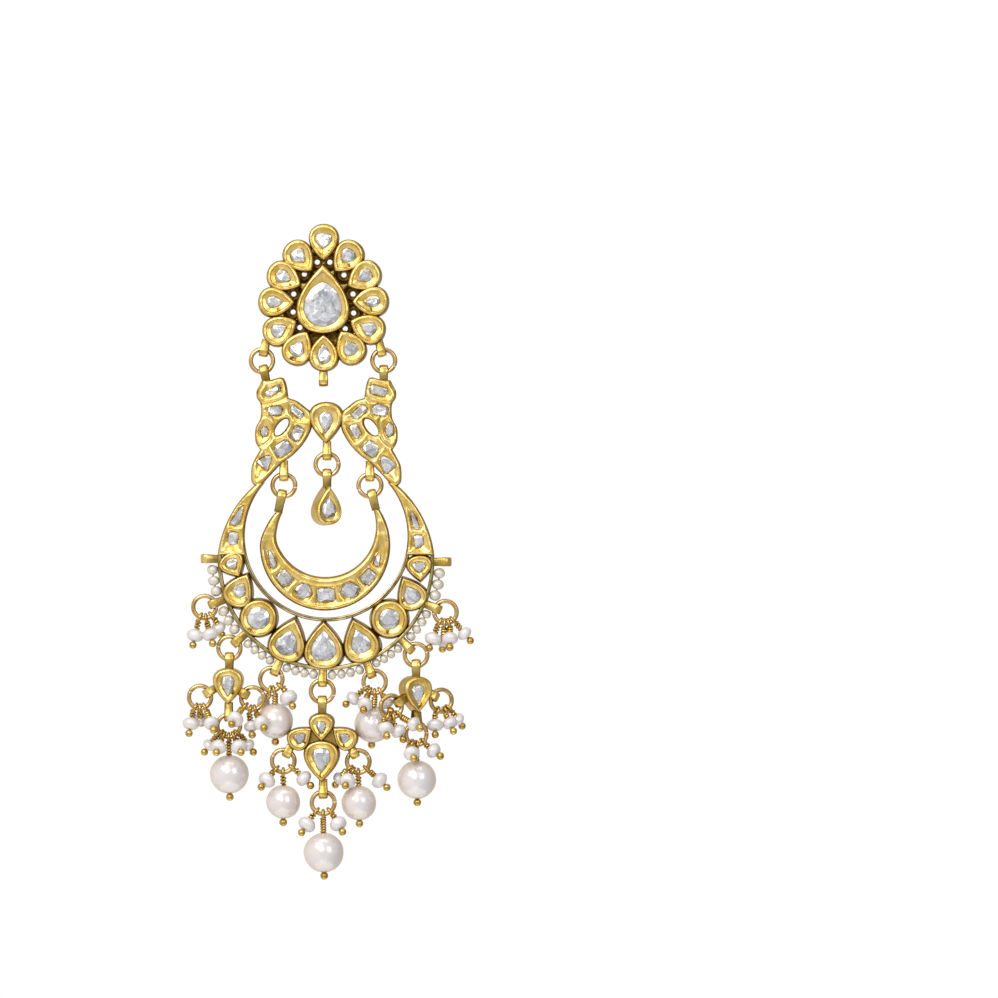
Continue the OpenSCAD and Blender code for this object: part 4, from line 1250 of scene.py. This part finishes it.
def pearl(work, at, direction, dia, seed, rows=22, sides=28, uneven=0.03, wide=1.0, tall=1.0):
    """A pearl that isn't quite round, with a dimple at each end of its bore."""
    rng = random.Random(seed)
    shift = Vector([rng.uniform(-50, 50) for _ in range(3)])
    bm = bmesh.new()
    bmesh.ops.create_uvsphere(bm, u_segments=sides, v_segments=rows, radius=1)
    for v in bm.verts:
        from_bore = math.hypot(v.co.x, v.co.y) * dia / 2
        sunk = DIMPLE * math.exp(-((from_bore - DIMPLE_R) / DIMPLE_SPREAD) ** 2)
        if from_bore < 0.01:
            sunk = POLE_SUNK
        v.co *= 1 + uneven * noise.noise(v.co * PEARL_WAVES + shift)
        v.co.z -= math.copysign(sunk / dia * 2, v.co.z)
    r = dia / 2
    height = tall * (1 - rng.uniform(0, uneven)) * r
    bmesh.ops.scale(bm, verts=bm.verts[:], vec=(wide * r, wide * r, height))
    bmesh.ops.transform(bm, verts=bm.verts[:], matrix=facing(at, direction))
    work.take(bm)


def ring_point(ring, offset):
    """A point right of, above and behind the middle of a ring."""
    return Vector((ring[0] + offset[0], HANG_Y + offset[2], ring[1] + offset[1]))


def cluster(pins, pearls, ring, rows, seed):
    """The small pearls of one ring, each on its pin."""
    for n, (angle, px, pz, py, dia) in enumerate(rows):
        at = ring_point(ring, (px, pz, py))
        head_pin(pins, ring, angle, at, dia * PEARL_TALL, seed + n)
        pearl(
            pearls, at, at - neck_at(ring, angle), dia, seed + 50 + n, uneven=0.07, wide=1.18,
            tall=PEARL_TALL,
        )


def big(pins, ring, row, seed):
    """A big pearl, as a piece of its own, on a pin that joins the other pins."""
    right, below, behind, dia, angle = row
    at = ring_point(ring, (right, -below, behind))
    head_pin(pins, ring, angle, at, dia, seed)
    made = Work()
    pearl(made, at, at - neck_at(ring, angle), dia, seed + 7, rows=40, sides=52, uneven=0.02)
    return made


# stud

# Here and below, a number from 31 to 900 in a call is the seed of a piece's unevenness
stud, stud_gems = Work(), Work()
for n, cell in enumerate(STUD_PETALS):
    line = setting(stud, cell, -PETAL_BACK, -STUD_D, 100 + n, flats=8, gem=PEAR)
    stone(stud_gems, line, -STUD_D, 130 + n, 7)

# By the distance from the middle of a hole or hollow: the plate's height, tone and painted shade
PLATE_RISE = ([0.45, 1.0, 1.5], [PLATE_T, 1.1, 2.2])
PLATE_TONE = ([0.7, 1.2], [1.0, 0.5])
PLATE_SHADE = ([0.6, 1.3], [0.85, 0.35])


def plate_inside(p):
    """The depth inside the stud's plate and outside its holes."""
    depth = PLATE_R - np.hypot(p[:, 0], p[:, 1])
    for hx, hz in PLATE_HOLES:
        depth = np.minimum(depth, np.hypot(p[:, 0] - hx, p[:, 1] - hz) - PLATE_HOLE / 2)
    return depth


def plate_shape(p, depth):
    """The plate's front, which rises between the holes, where the settings' feet hide it, with
    painted shade round the holes and hollows.
    """
    marks = PLATE_HOLES + PLATE_HOLLOWS
    away = np.min([np.hypot(p[:, 0] - hx, p[:, 1] - hz) for hx, hz in marks], axis=0)
    y = -np.interp(away, *PLATE_RISE)
    return y, np.interp(away, *PLATE_TONE), np.interp(away, *PLATE_SHADE)


relief(stud, plate_inside, plate_shape, PLATE_BOX, 0.0)
petal_lines = within(*[cell_line(cell) for cell in STUD_PETALS])
for ring, lean in zip(STUD_RINGS, OVER_LEAN):
    bail(stud, ring, 180 + lean, petal_lines)
bail(stud, SPARE_BAIL, 180, petal_lines)
centre_gem = Work()
crest = -STUD_D - CENTRE_RAISED
line = setting(stud, STUD_CENTRE, -PETAL_BACK, crest, 99, sides=120, flats=14, gem=EGG)
stone(centre_gem, line, crest, 98, 11)
build_gold("stud_metal", stud, "stud", "stud_frame")
build_stones("stud_petal_gems", stud_gems, "stud", "stud_petal_stones")
build_stones("stud_centre_gem", centre_gem, "stud", "stud_centre_stone")

# The post with its disc as half a section, out from its axis and back from the stud
POST = [
    (0, 0), (2, 0), (2, 0.4), (1.9, 0.42), (0.45, 0.42), (0.45, 8.6), (0.36, 8.75), (0.36, 9),
    (0.45, 9.15), (0.45, 10.75), (0.34, 10.95), (0.15, 11), (0, 11),
]
turning = bmesh.new()
for r, y in POST:
    turning.verts.new((r, y, 0))
turning.verts.ensure_lookup_table()
for k in range(len(POST) - 1):
    turning.edges.new((turning.verts[k], turning.verts[k + 1]))
spun(turning, (0, 1, 0), TAU, 48, use_merge=True)
bmesh.ops.remove_doubles(turning, verts=turning.verts[:], dist=0.001)
post = Work()
post.take(turning, tone=0.3, soil=0.05)
build("ear_post_turned", post, [burnished_gold], "stud", "ear_post")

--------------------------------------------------

Make an exact copy of every line in the data.

Written answer:
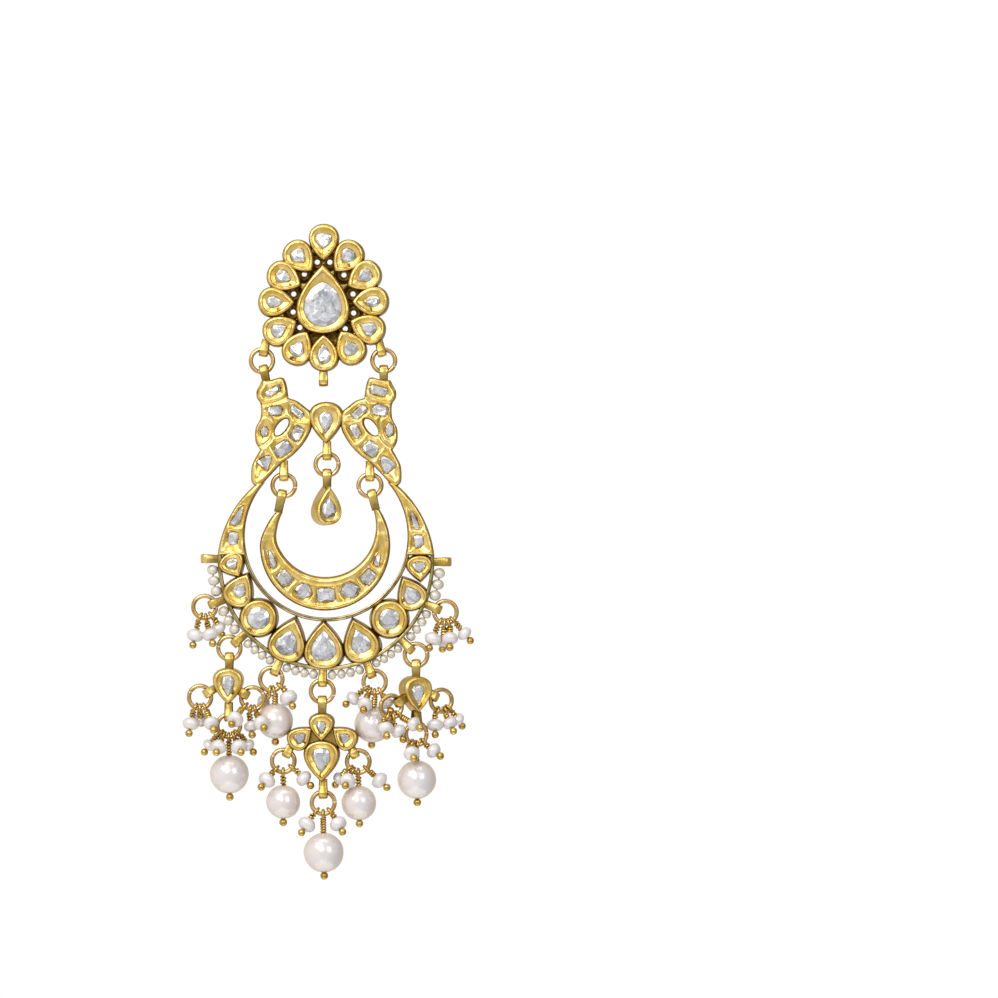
Continue the OpenSCAD and Blender code for this object: part 4, from line 1250 of scene.py. This part finishes it.
def pearl(work, at, direction, dia, seed, rows=22, sides=28, uneven=0.03, wide=1.0, tall=1.0):
    """A pearl that isn't quite round, with a dimple at each end of its bore."""
    rng = random.Random(seed)
    shift = Vector([rng.uniform(-50, 50) for _ in range(3)])
    bm = bmesh.new()
    bmesh.ops.create_uvsphere(bm, u_segments=sides, v_segments=rows, radius=1)
    for v in bm.verts:
        from_bore = math.hypot(v.co.x, v.co.y) * dia / 2
        sunk = DIMPLE * math.exp(-((from_bore - DIMPLE_R) / DIMPLE_SPREAD) ** 2)
        if from_bore < 0.01:
            sunk = POLE_SUNK
        v.co *= 1 + uneven * noise.noise(v.co * PEARL_WAVES + shift)
        v.co.z -= math.copysign(sunk / dia * 2, v.co.z)
    r = dia / 2
    height = tall * (1 - rng.uniform(0, uneven)) * r
    bmesh.ops.scale(bm, verts=bm.verts[:], vec=(wide * r, wide * r, height))
    bmesh.ops.transform(bm, verts=bm.verts[:], matrix=facing(at, direction))
    work.take(bm)


def ring_point(ring, offset):
    """A point right of, above and behind the middle of a ring."""
    return Vector((ring[0] + offset[0], HANG_Y + offset[2], ring[1] + offset[1]))


def cluster(pins, pearls, ring, rows, seed):
    """The small pearls of one ring, each on its pin."""
    for n, (angle, px, pz, py, dia) in enumerate(rows):
        at = ring_point(ring, (px, pz, py))
        head_pin(pins, ring, angle, at, dia * PEARL_TALL, seed + n)
        pearl(
            pearls, at, at - neck_at(ring, angle), dia, seed + 50 + n, uneven=0.07, wide=1.18,
            tall=PEARL_TALL,
        )


def big(pins, ring, row, seed):
    """A big pearl, as a piece of its own, on a pin that joins the other pins."""
    right, below, behind, dia, angle = row
    at = ring_point(ring, (right, -below, behind))
    head_pin(pins, ring, angle, at, dia, seed)
    made = Work()
    pearl(made, at, at - neck_at(ring, angle), dia, seed + 7, rows=40, sides=52, uneven=0.02)
    return made


# stud

# Here and below, a number from 31 to 900 in a call is the seed of a piece's unevenness
stud, stud_gems = Work(), Work()
for n, cell in enumerate(STUD_PETALS):
    line = setting(stud, cell, -PETAL_BACK, -STUD_D, 100 + n, flats=8, gem=PEAR)
    stone(stud_gems, line, -STUD_D, 130 + n, 7)

# By the distance from the middle of a hole or hollow: the plate's height, tone and painted shade
PLATE_RISE = ([0.45, 1.0, 1.5], [PLATE_T, 1.1, 2.2])
PLATE_TONE = ([0.7, 1.2], [1.0, 0.5])
PLATE_SHADE = ([0.6, 1.3], [0.85, 0.35])


def plate_inside(p):
    """The depth inside the stud's plate and outside its holes."""
    depth = PLATE_R - np.hypot(p[:, 0], p[:, 1])
    for hx, hz in PLATE_HOLES:
        depth = np.minimum(depth, np.hypot(p[:, 0] - hx, p[:, 1] - hz) - PLATE_HOLE / 2)
    return depth


def plate_shape(p, depth):
    """The plate's front, which rises between the holes, where the settings' feet hide it, with
    painted shade round the holes and hollows.
    """
    marks = PLATE_HOLES + PLATE_HOLLOWS
    away = np.min([np.hypot(p[:, 0] - hx, p[:, 1] - hz) for hx, hz in marks], axis=0)
    y = -np.interp(away, *PLATE_RISE)
    return y, np.interp(away, *PLATE_TONE), np.interp(away, *PLATE_SHADE)


relief(stud, plate_inside, plate_shape, PLATE_BOX, 0.0)
petal_lines = within(*[cell_line(cell) for cell in STUD_PETALS])
for ring, lean in zip(STUD_RINGS, OVER_LEAN):
    bail(stud, ring, 180 + lean, petal_lines)
bail(stud, SPARE_BAIL, 180, petal_lines)
centre_gem = Work()
crest = -STUD_D - CENTRE_RAISED
line = setting(stud, STUD_CENTRE, -PETAL_BACK, crest, 99, sides=120, flats=14, gem=EGG)
stone(centre_gem, line, crest, 98, 11)
build_gold("stud_metal", stud, "stud", "stud_frame")
build_stones("stud_petal_gems", stud_gems, "stud", "stud_petal_stones")
build_stones("stud_centre_gem", centre_gem, "stud", "stud_centre_stone")

# The post with its disc as half a section, out from its axis and back from the stud
POST = [
    (0, 0), (2, 0), (2, 0.4), (1.9, 0.42), (0.45, 0.42), (0.45, 8.6), (0.36, 8.75), (0.36, 9),
    (0.45, 9.15), (0.45, 10.75), (0.34, 10.95), (0.15, 11), (0, 11),
]
turning = bmesh.new()
for r, y in POST:
    turning.verts.new((r, y, 0))
turning.verts.ensure_lookup_table()
for k in range(len(POST) - 1):
    turning.edges.new((turning.verts[k], turning.verts[k + 1]))
spun(turning, (0, 1, 0), TAU, 48, use_merge=True)
bmesh.ops.remove_doubles(turning, verts=turning.verts[:], dist=0.001)
post = Work()
post.take(turning, tone=0.3, soil=0.05)
build("ear_post_turned", post, [burnished_gold], "stud", "ear_post")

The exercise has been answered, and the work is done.